* Start Input *
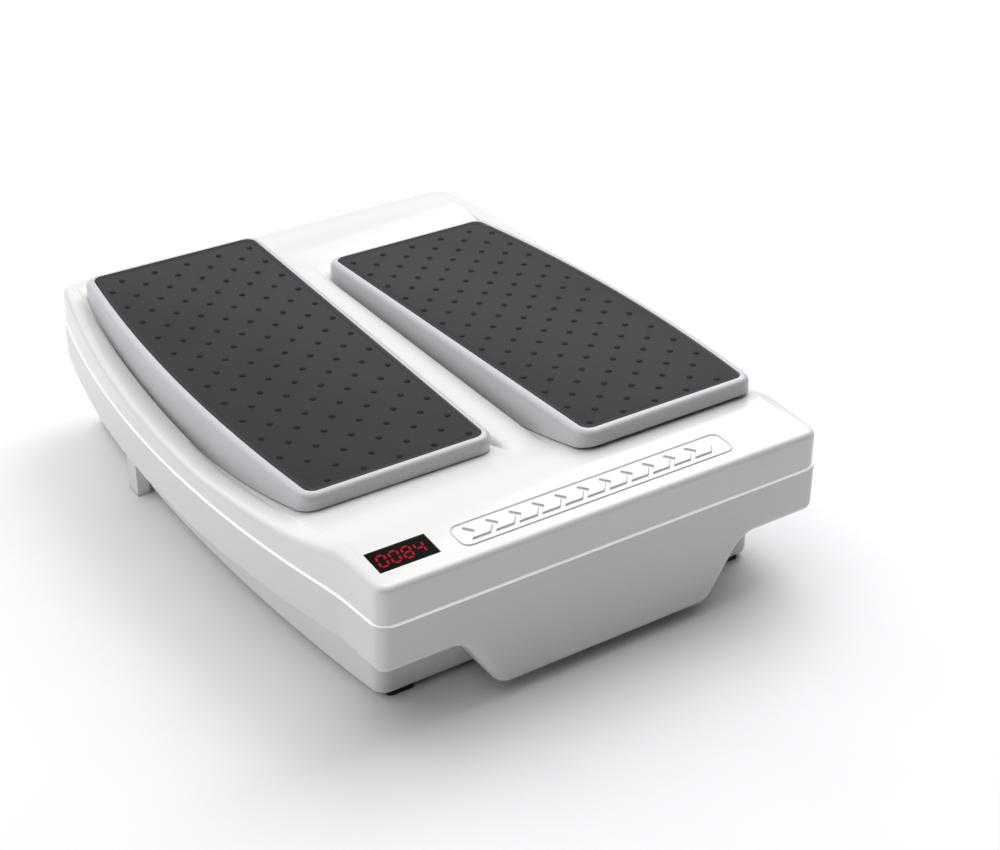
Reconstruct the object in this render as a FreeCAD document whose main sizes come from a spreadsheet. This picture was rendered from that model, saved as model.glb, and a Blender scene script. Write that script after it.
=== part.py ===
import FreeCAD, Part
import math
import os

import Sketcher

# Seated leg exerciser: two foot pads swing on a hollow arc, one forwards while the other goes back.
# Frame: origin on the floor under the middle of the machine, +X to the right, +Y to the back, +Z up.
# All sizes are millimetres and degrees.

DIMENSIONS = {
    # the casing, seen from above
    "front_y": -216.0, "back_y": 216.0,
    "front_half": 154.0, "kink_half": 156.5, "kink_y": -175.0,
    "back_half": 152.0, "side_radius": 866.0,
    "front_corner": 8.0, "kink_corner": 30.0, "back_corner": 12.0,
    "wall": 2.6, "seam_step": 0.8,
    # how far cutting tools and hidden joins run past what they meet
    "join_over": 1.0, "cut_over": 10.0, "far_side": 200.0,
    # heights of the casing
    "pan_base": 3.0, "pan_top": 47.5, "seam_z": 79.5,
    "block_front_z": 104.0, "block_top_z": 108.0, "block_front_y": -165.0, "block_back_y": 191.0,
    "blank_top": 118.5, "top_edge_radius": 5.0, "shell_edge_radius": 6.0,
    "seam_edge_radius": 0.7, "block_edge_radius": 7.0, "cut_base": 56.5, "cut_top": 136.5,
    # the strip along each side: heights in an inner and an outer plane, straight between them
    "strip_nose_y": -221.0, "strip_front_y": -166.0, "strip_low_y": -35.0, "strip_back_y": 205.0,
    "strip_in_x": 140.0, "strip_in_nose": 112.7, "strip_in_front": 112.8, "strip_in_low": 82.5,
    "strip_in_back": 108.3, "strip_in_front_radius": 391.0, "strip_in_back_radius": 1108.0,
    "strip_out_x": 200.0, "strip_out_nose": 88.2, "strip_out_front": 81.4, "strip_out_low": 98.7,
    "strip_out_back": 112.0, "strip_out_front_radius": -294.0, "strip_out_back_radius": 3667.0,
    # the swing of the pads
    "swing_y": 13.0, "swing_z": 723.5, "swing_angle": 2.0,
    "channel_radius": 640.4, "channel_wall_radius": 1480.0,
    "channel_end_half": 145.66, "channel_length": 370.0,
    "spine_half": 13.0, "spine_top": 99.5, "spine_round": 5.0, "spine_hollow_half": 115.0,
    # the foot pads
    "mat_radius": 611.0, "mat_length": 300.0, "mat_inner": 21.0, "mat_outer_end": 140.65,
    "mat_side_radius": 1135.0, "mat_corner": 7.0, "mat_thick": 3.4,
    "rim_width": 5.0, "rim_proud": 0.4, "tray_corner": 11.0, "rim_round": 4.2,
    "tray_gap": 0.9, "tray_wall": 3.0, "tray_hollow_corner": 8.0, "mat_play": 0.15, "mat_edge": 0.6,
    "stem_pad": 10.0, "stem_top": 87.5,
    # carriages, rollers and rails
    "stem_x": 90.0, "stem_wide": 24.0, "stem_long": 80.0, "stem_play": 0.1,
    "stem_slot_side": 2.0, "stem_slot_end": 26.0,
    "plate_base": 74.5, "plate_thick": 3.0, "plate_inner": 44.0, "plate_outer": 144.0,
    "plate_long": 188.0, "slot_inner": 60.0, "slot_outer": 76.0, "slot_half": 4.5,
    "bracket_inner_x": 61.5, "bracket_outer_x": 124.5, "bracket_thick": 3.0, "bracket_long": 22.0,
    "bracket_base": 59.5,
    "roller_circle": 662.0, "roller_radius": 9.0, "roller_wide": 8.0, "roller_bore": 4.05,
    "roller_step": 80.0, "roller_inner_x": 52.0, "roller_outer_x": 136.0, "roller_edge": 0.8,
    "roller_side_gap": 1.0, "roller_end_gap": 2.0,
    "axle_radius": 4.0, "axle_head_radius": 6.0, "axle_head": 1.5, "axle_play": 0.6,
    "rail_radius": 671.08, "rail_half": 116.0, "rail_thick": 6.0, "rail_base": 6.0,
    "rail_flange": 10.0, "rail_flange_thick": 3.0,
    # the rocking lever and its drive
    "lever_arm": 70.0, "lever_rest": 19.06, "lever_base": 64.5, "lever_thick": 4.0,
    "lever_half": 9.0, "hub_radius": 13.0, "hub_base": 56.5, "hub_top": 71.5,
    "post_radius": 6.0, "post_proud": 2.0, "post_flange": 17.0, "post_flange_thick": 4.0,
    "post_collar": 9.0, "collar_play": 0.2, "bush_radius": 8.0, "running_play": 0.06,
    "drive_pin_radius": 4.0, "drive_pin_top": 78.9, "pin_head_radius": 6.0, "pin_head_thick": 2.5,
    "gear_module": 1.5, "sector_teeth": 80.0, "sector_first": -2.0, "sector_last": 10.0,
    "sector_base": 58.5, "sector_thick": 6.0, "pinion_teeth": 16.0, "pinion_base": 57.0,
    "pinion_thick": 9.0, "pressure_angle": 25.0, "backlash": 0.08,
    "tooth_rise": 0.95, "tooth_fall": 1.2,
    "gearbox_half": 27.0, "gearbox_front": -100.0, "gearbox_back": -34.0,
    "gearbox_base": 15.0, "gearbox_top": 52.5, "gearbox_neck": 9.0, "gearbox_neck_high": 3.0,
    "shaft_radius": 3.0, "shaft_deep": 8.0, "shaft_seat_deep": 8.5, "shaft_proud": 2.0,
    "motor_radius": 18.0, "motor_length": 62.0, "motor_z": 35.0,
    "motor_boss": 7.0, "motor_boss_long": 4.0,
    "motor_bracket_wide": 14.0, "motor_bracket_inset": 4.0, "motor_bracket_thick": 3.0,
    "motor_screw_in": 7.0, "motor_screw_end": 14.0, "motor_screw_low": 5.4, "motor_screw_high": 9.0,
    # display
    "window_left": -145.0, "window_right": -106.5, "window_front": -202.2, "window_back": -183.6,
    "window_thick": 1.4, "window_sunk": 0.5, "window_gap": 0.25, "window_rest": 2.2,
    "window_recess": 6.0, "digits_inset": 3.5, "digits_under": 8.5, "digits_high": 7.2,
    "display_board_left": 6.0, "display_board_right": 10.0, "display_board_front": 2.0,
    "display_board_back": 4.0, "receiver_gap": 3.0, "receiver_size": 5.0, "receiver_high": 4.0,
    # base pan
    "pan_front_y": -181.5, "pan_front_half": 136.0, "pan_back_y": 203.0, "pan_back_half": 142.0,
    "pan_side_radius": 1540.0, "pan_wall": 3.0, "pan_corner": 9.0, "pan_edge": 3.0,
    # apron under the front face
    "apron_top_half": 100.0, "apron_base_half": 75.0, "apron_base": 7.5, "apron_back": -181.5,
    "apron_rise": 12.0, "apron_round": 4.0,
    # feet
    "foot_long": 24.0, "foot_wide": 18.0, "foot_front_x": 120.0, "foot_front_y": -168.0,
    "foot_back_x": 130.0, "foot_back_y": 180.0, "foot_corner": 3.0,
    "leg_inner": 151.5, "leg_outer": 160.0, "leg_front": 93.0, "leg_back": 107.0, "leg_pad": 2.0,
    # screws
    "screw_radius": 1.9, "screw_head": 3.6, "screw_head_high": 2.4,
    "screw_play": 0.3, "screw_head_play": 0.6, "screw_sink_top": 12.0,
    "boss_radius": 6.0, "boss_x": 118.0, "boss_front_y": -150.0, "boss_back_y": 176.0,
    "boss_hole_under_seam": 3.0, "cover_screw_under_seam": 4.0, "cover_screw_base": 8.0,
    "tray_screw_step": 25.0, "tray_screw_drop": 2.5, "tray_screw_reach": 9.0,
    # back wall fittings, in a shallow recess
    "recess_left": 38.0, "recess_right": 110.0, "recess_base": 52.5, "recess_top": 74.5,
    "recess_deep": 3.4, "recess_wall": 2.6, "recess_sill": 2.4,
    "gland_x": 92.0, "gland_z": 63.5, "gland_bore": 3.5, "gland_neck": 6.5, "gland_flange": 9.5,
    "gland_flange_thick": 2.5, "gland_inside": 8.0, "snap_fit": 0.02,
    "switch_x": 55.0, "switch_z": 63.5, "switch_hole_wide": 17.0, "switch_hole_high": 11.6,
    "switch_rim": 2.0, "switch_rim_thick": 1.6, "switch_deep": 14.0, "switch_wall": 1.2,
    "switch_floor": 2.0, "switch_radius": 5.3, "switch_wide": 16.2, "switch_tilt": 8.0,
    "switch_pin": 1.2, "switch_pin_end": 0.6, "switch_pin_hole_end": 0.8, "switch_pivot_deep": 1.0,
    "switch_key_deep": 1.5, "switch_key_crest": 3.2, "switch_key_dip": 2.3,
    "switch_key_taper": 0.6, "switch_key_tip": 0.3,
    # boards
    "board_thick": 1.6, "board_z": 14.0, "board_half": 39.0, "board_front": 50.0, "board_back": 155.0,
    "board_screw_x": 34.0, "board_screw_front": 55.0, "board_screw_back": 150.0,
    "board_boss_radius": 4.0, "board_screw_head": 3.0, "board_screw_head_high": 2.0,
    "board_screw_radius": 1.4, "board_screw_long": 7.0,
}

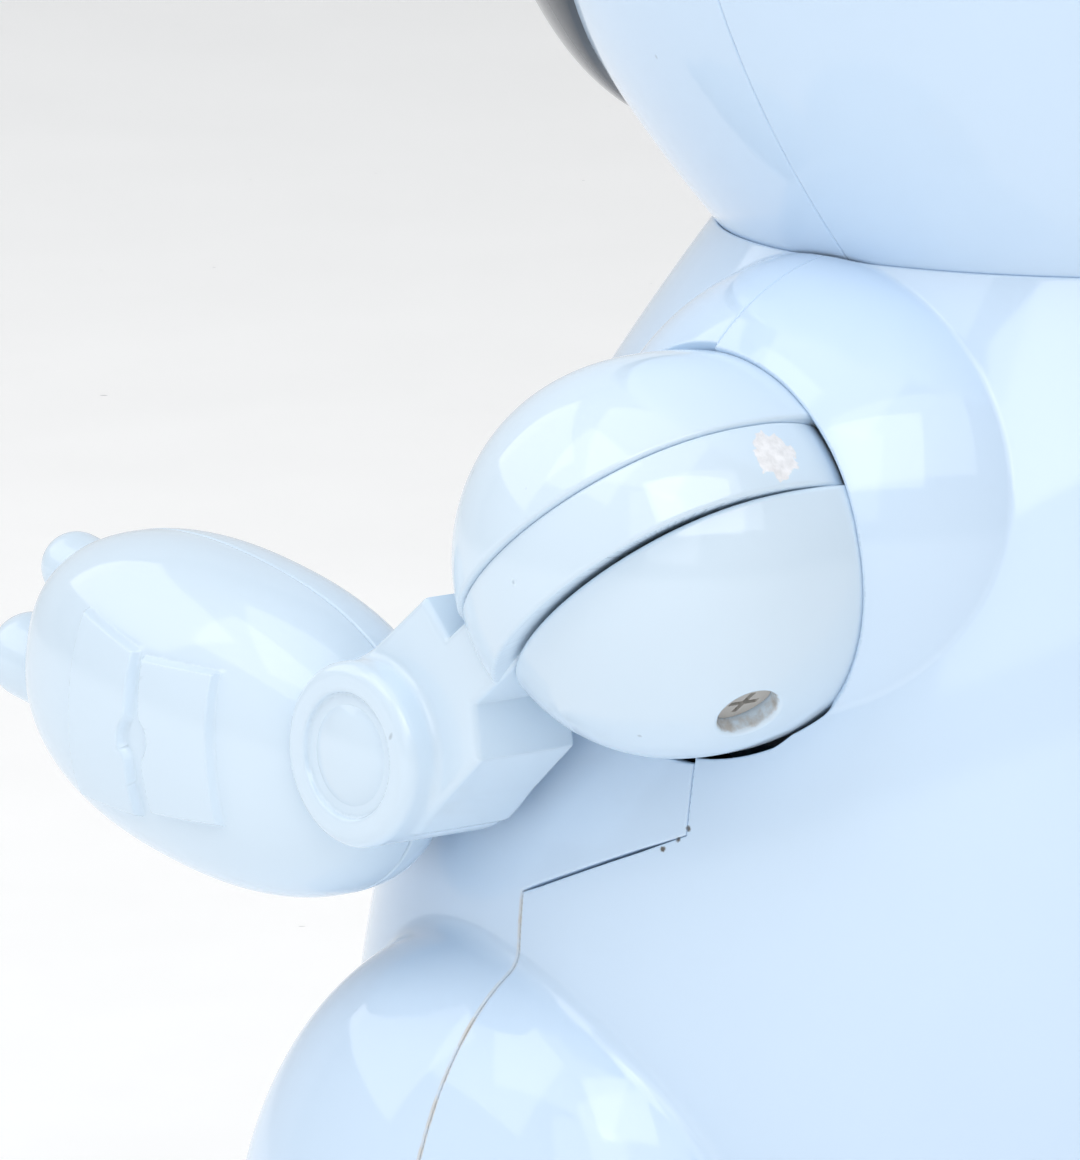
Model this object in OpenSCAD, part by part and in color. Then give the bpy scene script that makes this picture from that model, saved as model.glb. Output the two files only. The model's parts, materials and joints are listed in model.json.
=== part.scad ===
* End Input *
▶ Required task
Begin with the first line of the listing and copy exactly through the line that contains "# All sizes are millimetres and degrees.", please, keeping both ends and leaving out everything after.

▶ Problem solution
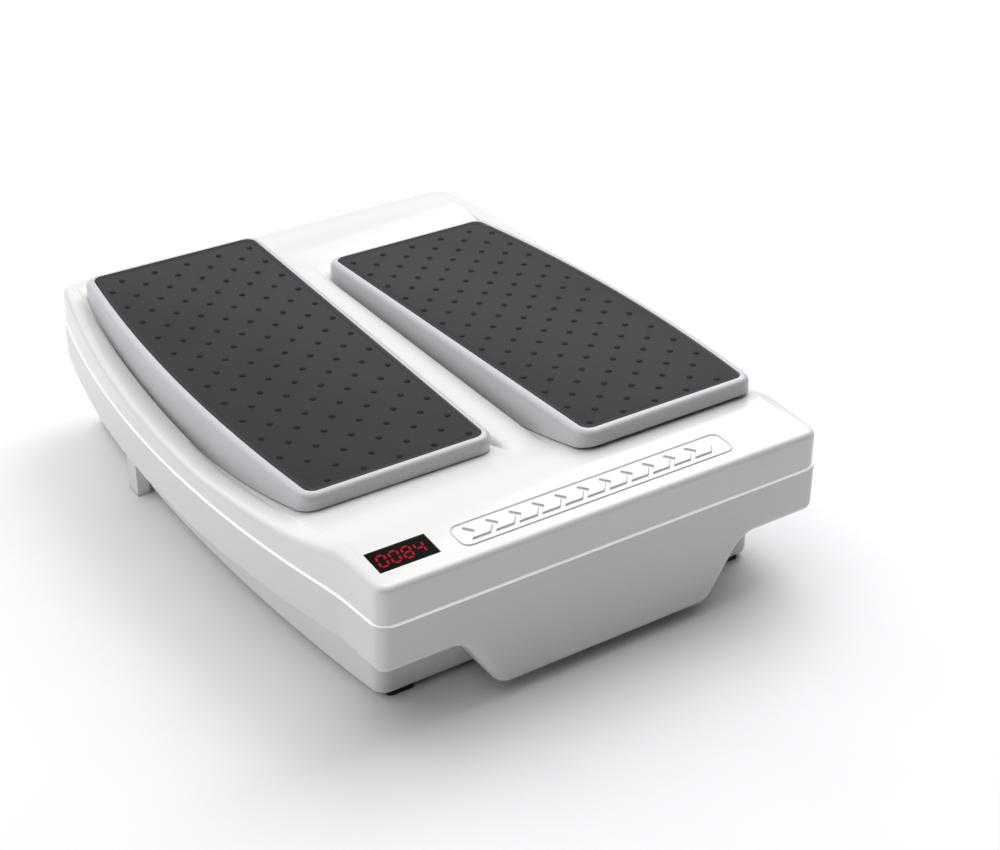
Reconstruct the object in this render as a FreeCAD document whose main sizes come from a spreadsheet. This picture was rendered from that model, saved as model.glb, and a Blender scene script. Write that script after it.
=== part.py ===
import FreeCAD, Part
import math
import os

import Sketcher

# Seated leg exerciser: two foot pads swing on a hollow arc, one forwards while the other goes back.
# Frame: origin on the floor under the middle of the machine, +X to the right, +Y to the back, +Z up.
# All sizes are millimetres and degrees.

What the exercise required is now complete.